At the time, Musharraf’s aides seemed to be as surprised by the coup as the world was. Consider this comment by Brigadier Rashid Qureshi, quoted in the Guardian.

"You can very well understand that this is not something that one expects to happen every day and whatever was done it was a spontaneous reaction, actually by the army, to what actions, and wrong action, Mr Nawaz Sharif had taken," a military spokesman, Brigadier Rashid Qureshi, said.

One imagines that US embassy officials in Islamabad, meeting with a reasonable, moderate man such as Musharraf, would have discounted concerns that he had ambitions of ousting a civilian leader like Nawaz Sharif to impose military rule. As the Monitor's Bob Marquand reported, days after the coup, those who knew Musharraf described him as moderate in his religious beliefs, and progressive in his personal habits. 

"I would call Musharraf a progressive," says Lt. Gen. Talat Masood, a retired officer. "He believes in equality of education among boys and girls. His daughter is an architect married to another architect, and the marriage was not arranged."

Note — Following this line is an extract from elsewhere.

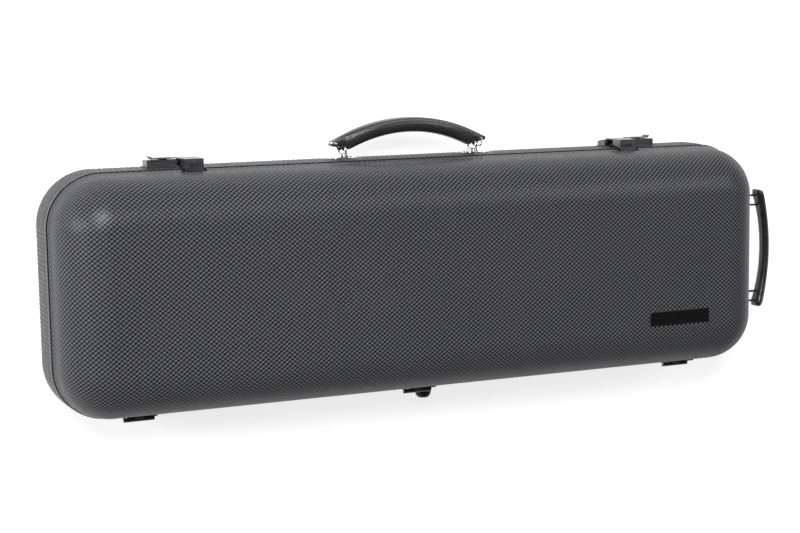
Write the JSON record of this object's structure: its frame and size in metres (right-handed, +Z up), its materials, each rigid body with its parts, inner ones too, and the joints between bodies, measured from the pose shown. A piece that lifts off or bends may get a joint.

US military attaches and diplomats in Islamabad today must keep a running list of who is who within the Pakistani military, and one assumes they also find many of them to be moderate and progressive, if also increasingly upset at the US for what they see as US interference in Pakistan's sovereignty and national interests. Who among them has the kind of personal loyalty of brigade-level officers that Musharraf commanded in his day? Who among them would lead a coup?

US State Department spokesman Mark Toner was quick to assure reporters on Wednesday that the US has “No concerns and no reason to believe" rumors of an imminent coup in Pakistan. There is no reason to doubt this statement. But with all the ferment in Pakistan’s political environment, it is no assurance that a coup won’t happen.